Things to do this week? Ah yes, it’s Museums at Night
Susie StubbsRichard Wentworth and friends curate an after-hours experience in Manchester this week – prepare to get lost and found.
Fancy a night at the museum? Good. You’ve come to the right place. As the nationwide nocturnal celebration of museum goodness gets underway on Thursday, further details of what’s planned in Manchester have been released. Now, we’ve spoken at length about Richard Wentworth and what he has planned already. We hope you’ve submitted pictures to our #lovecollecting campaign, and are planning on donating something to Manchester Art Gallery or Manchester Museum on Thursday night. Or perhaps you have your eye on one of Wentworth’s strange, circuitous bus tours of the city?

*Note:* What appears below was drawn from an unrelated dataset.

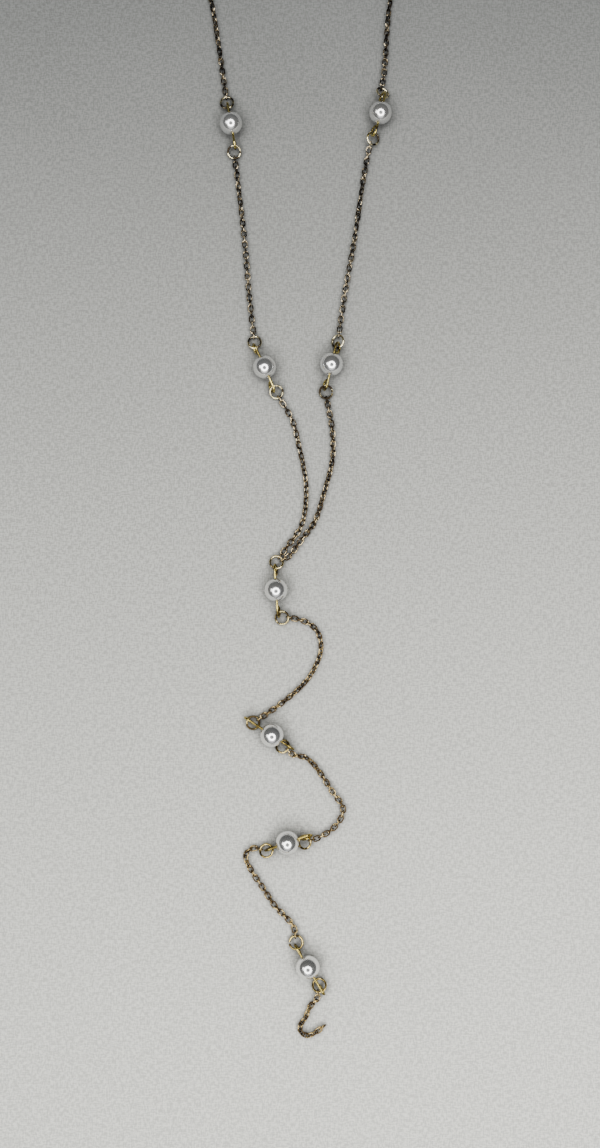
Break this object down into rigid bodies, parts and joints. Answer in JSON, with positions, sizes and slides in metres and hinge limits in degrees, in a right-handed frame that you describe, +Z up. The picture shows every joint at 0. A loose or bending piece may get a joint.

Electronic, mashed-up blues provide a soundtrack to Wentworth’s exhibition in a night
There is more, though. Alongside the bus tours and donation stations at Manchester Museum on Thursday, expect to find jewellery design workshops alongside a display inspired by the Museum’s collection, as well as a scientific “micro-lecture” series and tours of the exhibition All Other Things Being Equal. Discover more about the natural world and meet the Museum’s own ornithologists (and their stuffed charges). Manchester Art Gallery runs its Thursday Lates series,where the Finders Keepers DJs will be in the house (or, in this case, in the gallery atrium), providing the soundtrack to the surrender of your object. Rather excitingly, alongside the white-gloved curators guiding you through the various stages of donation/acquisition, Richard Wentworth will be on hand – for part of the night, at least. So you might get the chance to find out what he makes of your donation. There’s even a Museums at Night game, which you can play via your Smartphone – find out how to play by Tweeting @mynightmuseum and wait for a special “museum guide” to get in touch with details. There are apparently “spiritual rewards and actual prizes” on offer for players.
Over at the Whitworth on the Friday night, meanwhile, enjoy specially-produced live performances from electro blues outfit, WALK, and the electronic, improvised and mashed-up, beat-boxing and multi-layered mastery of Denis Jones, a musician whose latest release has been described by The Guardian as “scuzzy Mancunian blues at its richest and most intriguing”. Scuzzy and intriguing? That sounds like our kind of night.